• _Instruction_
Repeat exactly the lines of the listing below, please, starting with the first and ending with the line containing "held down at"; leave out the rest.

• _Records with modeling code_
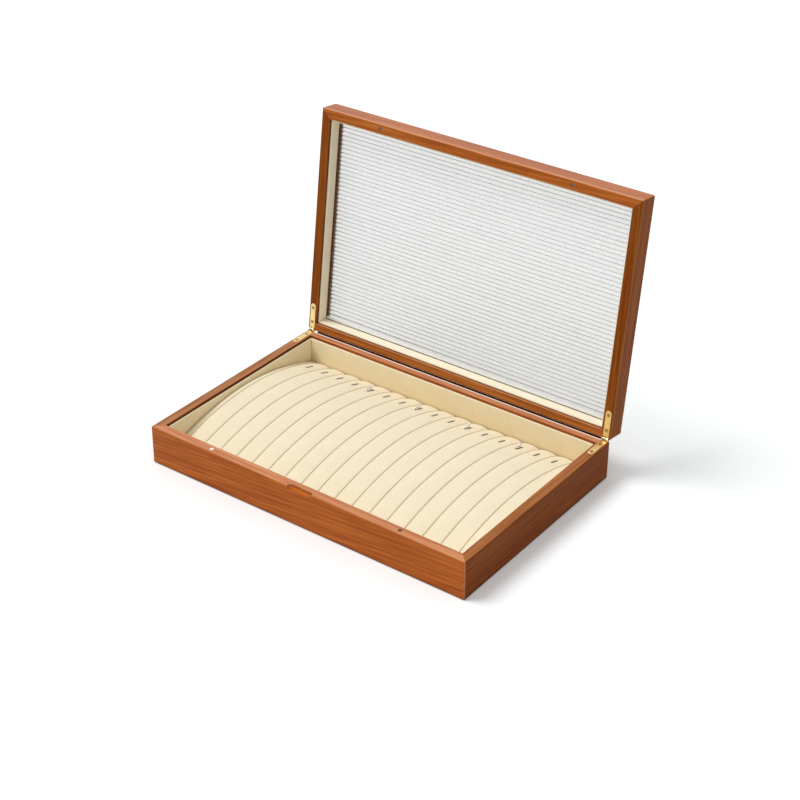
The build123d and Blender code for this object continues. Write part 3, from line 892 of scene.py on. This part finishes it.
class SwollenCloth:
    """Cloth held down at the grooves and slits, and swollen between them by its padding."""

    def __init__(self):
        self.columns = []
        edges = channel_edges()
        for left, right in zip(edges, edges[1:]):
            count = max(2, 2 * round((right - left) / CLOTH_STEP / 2))
            self.columns += even_steps(left, right, count)[:-1]
        self.columns.append(PAD_X)
        step = (PAD_BACK - PAD_FRONT) / CLOTH_ROWS
        self.rows = [PAD_FRONT + step * number for number in range(CLOTH_ROWS + 1)]
        self.rises = self.measure(self.swell(self.lay_sheet()))

    def on_slit(self, x, y):
        """Whether the cloth is held at a slit's rim here."""
        beside = SLIT_FRONT - SLIT_HOLD < y < SLIT_END + SLIT_HOLD
        return from_slit(x) < CLOTH_STEP / 2 and beside

    def lay_sheet(self):
        """Sheet of cloth laid over the board, enlarged, with the points at which it is held."""
        form = bmesh.new()
        held = []
        grid = []
        for y in self.rows:
            row = []
            for x in self.columns:
                slit = self.on_slit(x, y)
                uneven = CLOTH_UNEVEN * cloudiness(Vector((x, y, 0)) / CLOTH_UNEVEN_SIZE)
                start = pad_point(x, y, CHANNEL_RISE - SLIT_RIM_RISE * slit - uneven)
                row.append(form.verts.new(start * CLOTH_SCALE))
                if slit or min(abs(x - edge) for edge in channel_edges()) < HOLD_REACH:
                    held.append(len(grid) * len(self.columns) + len(row) - 1)
            grid.append(row)
        for near, far in zip(grid, grid[1:]):
            for left in range(len(self.columns) - 1):
                right = left + 1
                form.faces.new((near[left], near[right], far[right], far[left]))
        mesh = bpy.data.meshes.new("cloth")
        form.to_mesh(mesh)
        form.free()
        sheet = bpy.data.objects.new("cloth", mesh)
        bpy.context.scene.collection.objects.link(sheet)
        sheet.vertex_groups.new(name="held").add(held, 1, "REPLACE")
        return sheet

    def swell(self, sheet):
        """Mesh of the sheet after it has swollen for some frames, without gravity."""
        modifier = sheet.modifiers.new("swelling", "CLOTH")
        modifier.point_cache.frame_end = CLOTH_FRAMES
        cloth = modifier.settings
        cloth.quality = 6
        cloth.mass = 0.3
        cloth.air_damping = 4
        cloth.tension_stiffness = CLOTH_STIFFNESS
        cloth.compression_stiffness = CLOTH_STIFFNESS
        cloth.shear_stiffness = CLOTH_STIFFNESS / 3
        cloth.bending_stiffness = 0.5
        cloth.shrink_min = -CLOTH_SPARE
        cloth.use_pressure = True
        cloth.uniform_pressure_force = CLOTH_PRESSURE
        cloth.vertex_group_mass = "held"
        cloth.effector_weights.gravity = 0
        for frame_number in range(1, CLOTH_FRAMES + 1):
            bpy.context.scene.frame_set(frame_number)
        ready = sheet.evaluated_get(bpy.context.evaluated_depsgraph_get())
        swollen = bpy.data.meshes.new_from_object(ready)
        bpy.data.objects.remove(sheet)
        bpy.context.scene.frame_set(1)
        return swollen

    def measure(self, swollen):
        """How far each point of the swollen cloth rises from the board, row by row."""
        middle = PAD_CROWN - PAD_RADIUS
        rises = []
        for vert in swollen.vertices:
            _, y, z = vert.co / CLOTH_SCALE
            rise = hypot(y, z - middle) - PAD_RADIUS + CHANNEL_RISE
            rises.append(min(max(rise, 0), CLOTH_CAP))
        bpy.data.meshes.remove(swollen)
        width = len(self.columns)
        return [rises[start:start + width] for start in range(0, len(rises), width)]

    def rise(self, x, y):
        """How far the cloth rises from the board at a spot."""
        number = min(bisect_right(self.columns, x), len(self.columns) - 1) - 1
        left, right = self.columns[number:number + 2]
        along = (y - PAD_FRONT) / (PAD_BACK - PAD_FRONT) * CLOTH_ROWS
        line = [smooth_between(column, along) for column in self.lines_near(number)]
        return smooth_between(line, number - max(number - 1, 0) + (x - left) / (right - left))

    def lines_near(self, number):
        """Rises along the columns beside a spot."""
        low = max(number - 1, 0)
        high = min(number + 3, len(self.columns))
        return [[row[column] for row in self.rises] for column in range(low, high)]


pad_swelling = SwollenCloth()


def crown(x, y):
    """How far the padding lifts the cloth above the board."""
    if pad_swelling:
        return pad_swelling.rise(x, y)
    across, width_share = across_channel(x)
    return CHANNEL_RISE * width_share * (1 - abs(across) ** 2.5)


def near_slit(x, y):
    """Distance from the rim of the nearest slit, and 0 within it."""
    aside = max(from_slit(x) - SLIT_HALF, 0)
    return hypot(aside, max(SLIT_FRONT - y, y - SLIT_END, 0))


def pressed_in(x, y):
    """How far the cloth is pressed in below the pad's crown, and how much shade is painted there.
    """
    near = min(abs(x - groove) for groove in groove_places())
    groove = 0
    if near < GROOVE_HALF:
        groove = (1 + cos(pi * near / GROOVE_HALF)) / 2
    from_side = PAD_X - abs(x)
    from_back = PAD_BACK - y
    from_rim = near_slit(x, y)
    side = max(0, 1 - from_side / SIDE_WIDTH)
    end = max(0, 1 - min(y - PAD_FRONT, from_back) / END_WIDTH)
    scallop = max(0, 1 - from_back / SCALLOP_LENGTH) * abs(across_channel(x)[0]) ** 3
    fall = CHANNEL_RISE - crown(x, y)
    fall += GROOVE_DEPTH * groove + SIDE_DROP * side ** 2 + END_DROP * end ** 2
    fall += BACK_SCALLOP * scallop
    fall += SLIT_DIP * exp(-(from_rim / SLIT_DIP_WIDTH) ** 2)
    edge = max(0, 1 - from_side / EDGE_MARK_WIDTH, 1 - from_back / EDGE_MARK_WIDTH)
    slit = exp(-(from_rim / SLIT_MARK_WIDTH) ** 2)
    mark = max(GROOVE_MARK * groove, EDGE_MARK * edge, SLIT_MARK * slit)
    return min(fall, PAD_THICKNESS - LEAST_THICKNESS), mark


def in_slit(x, y):
    """Whether a spot on the pad is open to its hook."""
    return from_slit(x) < SLIT_HALF and SLIT_FRONT < y < SLIT_END


def pad_sheets(form, marks):
    """Top and under side of the pad, open at the slits; says which point lies under which."""
    columns = pad_columns()
    rows = pad_rows()
    tops = []
    unders = []
    for y in rows:
        top_row = []
        under_row = []
        for x in columns:
            fall, mark = pressed_in(x, y)
            point = form.verts.new(pad_point(x, y, fall))
            point[marks] = mark
            top_row.append(point)
            under_row.append(form.verts.new(pad_point(x, y, PAD_THICKNESS)))
        tops.append(top_row)
        unders.append(under_row)
    for j in range(len(rows) - 1):
        for i in range(len(columns) - 1):
            if in_slit((columns[i] + columns[i + 1]) / 2, (rows[j] + rows[j + 1]) / 2):
                continue
            places = ((j, i), (j, i + 1), (j + 1, i + 1), (j + 1, i))
            form.faces.new([tops[row][column] for row, column in places])
            places = ((j, i), (j + 1, i), (j + 1, i + 1), (j, i + 1))
            form.faces.new([unders[row][column] for row, column in places])
    return {top: under for pair in zip(tops, unders) for top, under in zip(*pair)}


def pad_walls(form, under_of, dark):
    """Walls between the pad's two sides, marked for painted shade in the slits."""
    rim = [edge for edge in form.edges if edge.is_boundary and edge.verts[0] in under_of]
    for edge in rim:
        loop = edge.link_loops[0]
        start = loop.vert
        end = loop.link_loop_next.vert
        wall = form.faces.new((end, start, under_of[start], under_of[end]))
        middle = (start.co + end.co) / 2
        inside = abs(middle.x) < PAD_X - SLIT_HOLD
        if inside and SLIT_FRONT - SLIT_HOLD < middle.y < SLIT_END + SLIT_HOLD:
            for corner in wall.loops:
                corner[dark] = 1


def make_pad():
    """Cloth-covered pad with crowned channels, pressed grooves and slits."""
    form = bmesh.new()
    marks = form.verts.layers.float.new("pressed")
    dark = form.loops.layers.float.new("slit")
    pad_walls(form, pad_sheets(form, marks), dark)
    loose = [vert for vert in form.verts if not vert.link_faces]
    bmesh.ops.delete(form, geom=loose, context="VERTS")
    for face in form.faces:
        face.smooth = True
    pad = piece_from(form, "channelled_necklace_pad", pad_cloth, "base")
    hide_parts("necklace_pad")
    return pad


make_pad()


# Floor, light and camera

def seen_directly(tree):
    """1 where a ray comes straight from the camera or a mirror or through glass."""
    rays = node(tree, "ShaderNodeLightPath").outputs
    first = counted(tree, "MAXIMUM", rays["Is Camera Ray"], rays["Is Glossy Ray"])
    return counted(tree, "MAXIMUM", first, rays["Is Transmission Ray"])


def make_floor():
    """Wide white floor that keeps the box's shadow."""
    form = bmesh.new()
    bmesh.ops.create_grid(form, x_segments=8, y_segments=8, size=FLOOR_HALF)
    mesh = bpy.data.meshes.new("floor")
    form.to_mesh(mesh)
    form.free()
    floor = bpy.data.objects.new("floor", mesh)
    bpy.context.scene.collection.objects.link(floor)
    finish = bpy.data.materials.new("white floor")
    finish.use_nodes = True
    tree = finish.node_tree
    tree.nodes.clear()
    seen = seen_directly(tree)
    shade = mixed(tree, seen, FLOOR_COLOUR, FLOOR_SEEN_COLOUR)
    paint = put(node(tree, "ShaderNodeBsdfDiffuse"), {"Color": shade})
    glow = put(node(tree, "ShaderNodeEmission"), {"Color": (1, 1, 1, 1)})
    put(glow, {"Strength": ranged(tree, seen, 0, FLOOR_GLOW)})
    both = put(node(tree, "ShaderNodeAddShader"), {0: paint.outputs[0], 1: glow.outputs[0]})
    put(node(tree, "ShaderNodeOutputMaterial"), {"Surface": both.outputs[0]})
    mesh.materials.append(finish)


def make_light():
    """Soft room light and one broad lamp from the front left."""
    world = bpy.data.worlds.new("studio")
    bpy.context.scene.world = world
    world.use_nodes = True
    tree = world.node_tree
    strength = ranged(tree, seen_directly(tree), ROOM_LIGHT, ROOM_SEEN_LIGHT)
    put(tree.nodes["Background"], {"Color": (1, 1, 1, 1), "Strength": strength})
    lamp = bpy.data.lights.new("broad lamp", "SUN")
    lamp.energy = LAMP_STRENGTH
    lamp.angle = LAMP_SPREAD
    light = bpy.data.objects.new("broad lamp", lamp)
    light.visible_transmission = False
    bpy.context.scene.collection.objects.link(light)
    light.rotation_mode = "QUATERNION"
    light.rotation_quaternion = LAMP_DIRECTION.to_track_quat("-Z", "Y")


def make_camera():
    """Camera at the photograph's place, with its lens and framing."""
    lens = bpy.data.cameras.new("camera")
    lens.sensor_width = 36
    lens.lens = CAMERA_LENS
    lens.shift_x, lens.shift_y = CAMERA_SHIFT
    lens.clip_start = 0.05
    lens.clip_end = 30
    camera = bpy.data.objects.new("camera", lens)
    bpy.context.scene.collection.objects.link(camera)
    camera.location = CAMERA_PLACE
    camera.rotation_mode = "QUATERNION"
    camera.rotation_quaternion = (CAMERA_TARGET - CAMERA_PLACE).to_track_quat("-Z", "Y")
    bpy.context.scene.camera = camera


make_floor()
make_light()
make_camera()
bpy.context.scene.view_settings.view_transform = "Standard"
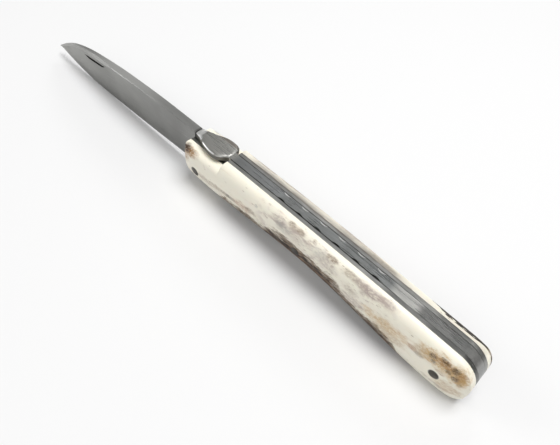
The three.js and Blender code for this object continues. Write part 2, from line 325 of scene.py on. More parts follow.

• _Result below_
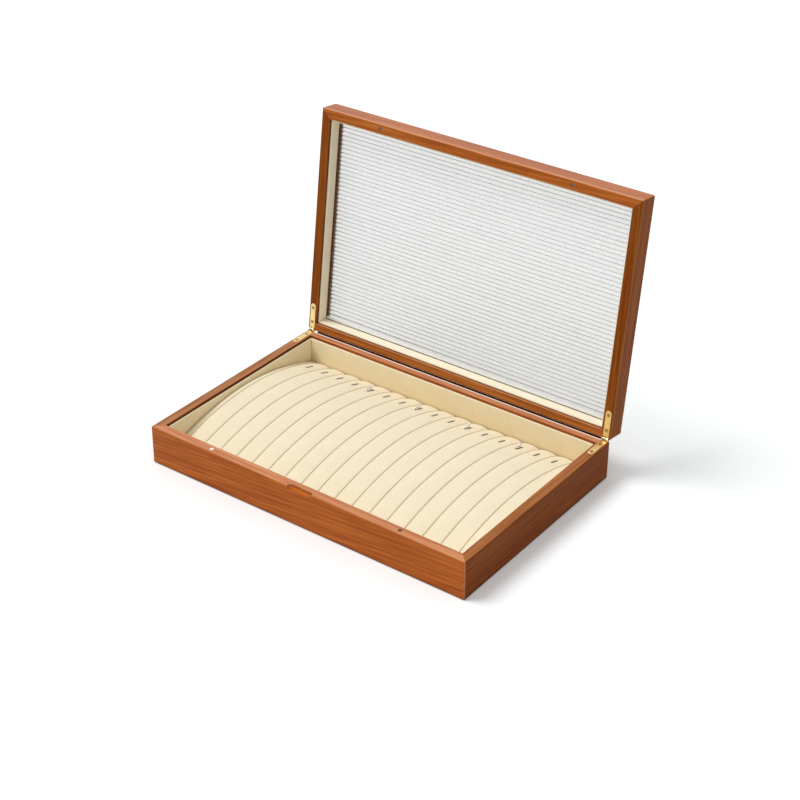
The build123d and Blender code for this object continues. Write part 3, from line 892 of scene.py on. This part finishes it.
class SwollenCloth:
    """Cloth held down at the grooves and slits, and swollen between them by its padding."""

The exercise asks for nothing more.